> **TO BE DONE**
Reproduce the first line and every line after it, exactly, through the one containing "are knife cuts, so". Leave out the rest.

> **COLLECTED MATERIAL**
━━━━━━━━━━━━━━━━
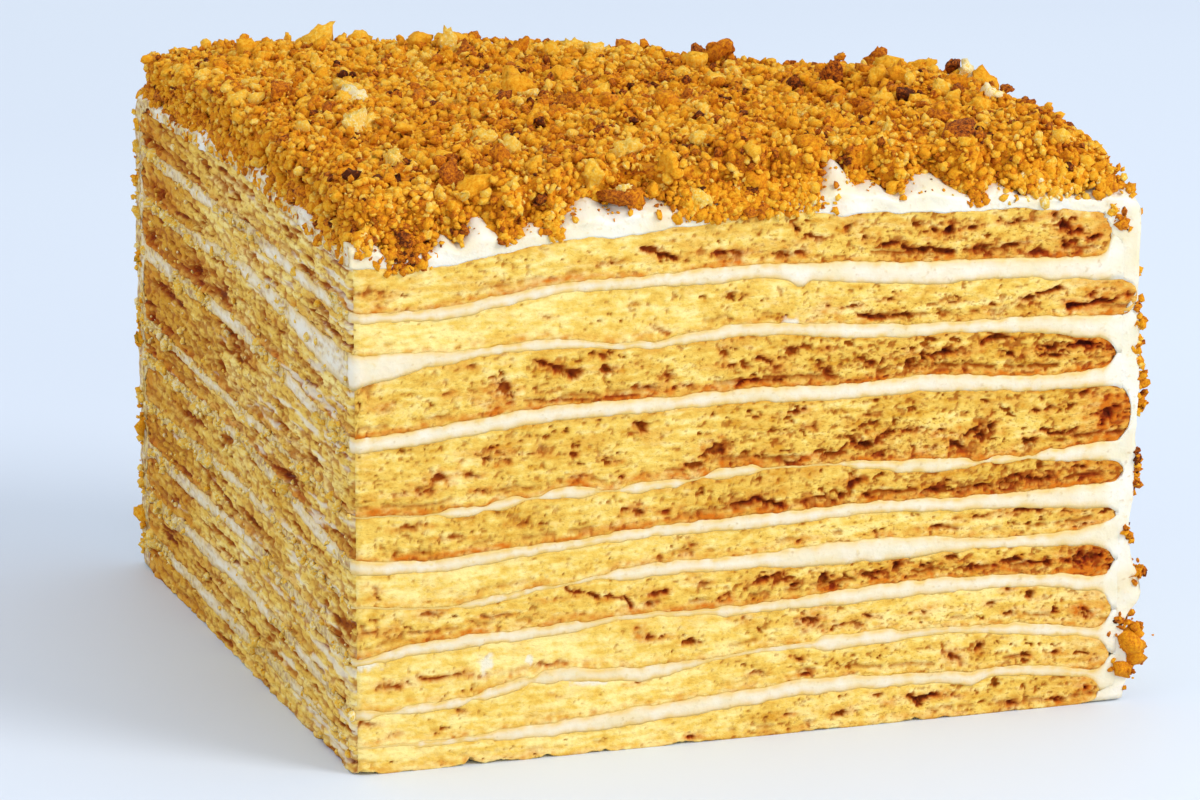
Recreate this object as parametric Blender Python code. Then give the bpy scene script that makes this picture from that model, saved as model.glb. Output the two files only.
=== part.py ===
"""A quarter of a round medovik honey cake.

Ten thin honey sponges with cream between them, a cream coat on the top and on the
round side, and a bed of crumbs and broken sponge on the top. The two straight faces
are knife cuts, so every sponge and every cream runs right through to both of them.

Units are metres, +Z is up. The knife tip of the wedge, where the two cuts meet, is
at low X and low Y. The front cut faces -Y and the side cut faces -X. The origin is
in the middle of the footprint, at the bottom.
"""

import math
import random

import bmesh
import bpy
from mathutils import Euler, Matrix, Vector

MM = 0.001

# Driving dimensions, in millimetres until they are used.
CAKE_RADIUS = 111.0          # outside of the cream coat
GRID_RADIUS = 107.0          # where the inner grid lines of every layer are laid out
GAP = 0.3                    # clearance between two pieces that touch
FLOOR_CLEARANCE = 0.8        # the cream coat stops this far above the plate
SPONGE_EDGE_DRAW = 0.7       # how far a sponge's baked rim is rounded back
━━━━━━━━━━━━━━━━
> **SOLUTION**
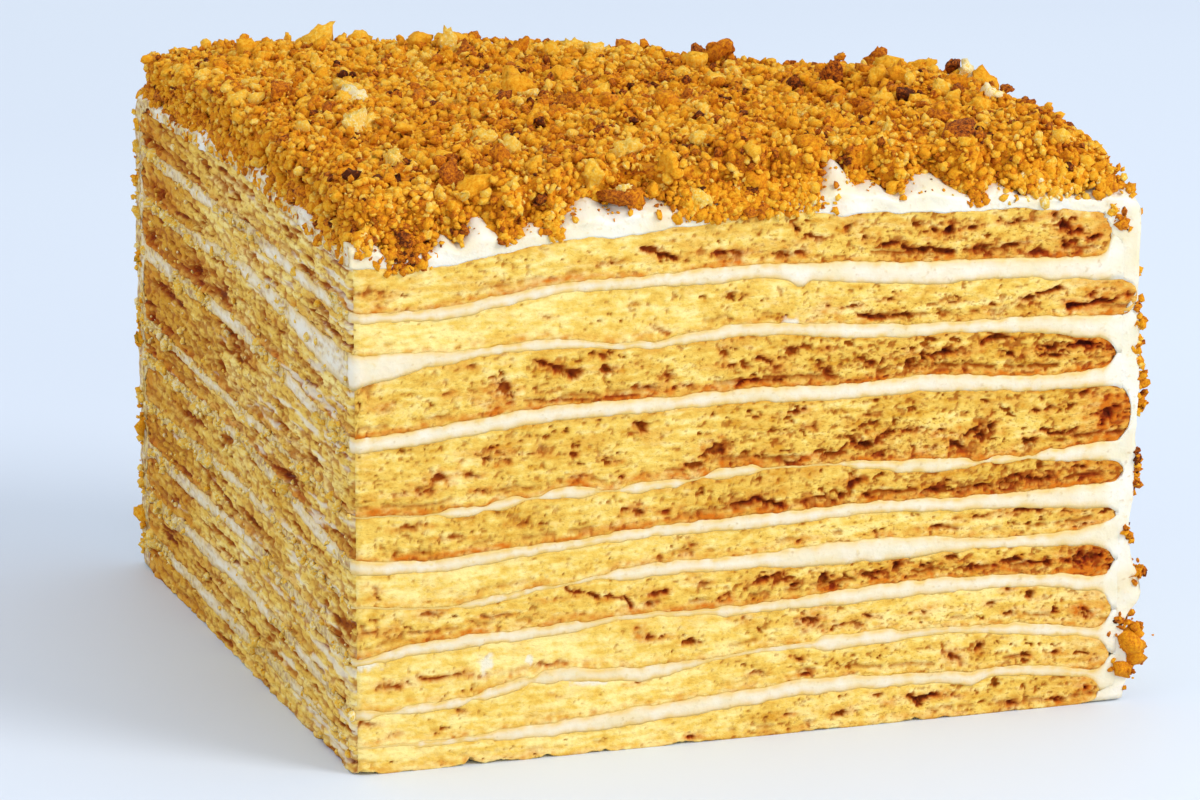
Recreate this object as parametric Blender Python code. Then give the bpy scene script that makes this picture from that model, saved as model.glb. Output the two files only.
=== part.py ===
"""A quarter of a round medovik honey cake.

Ten thin honey sponges with cream between them, a cream coat on the top and on the
round side, and a bed of crumbs and broken sponge on the top. The two straight faces
are knife cuts, so every sponge and every cream runs right through to both of them.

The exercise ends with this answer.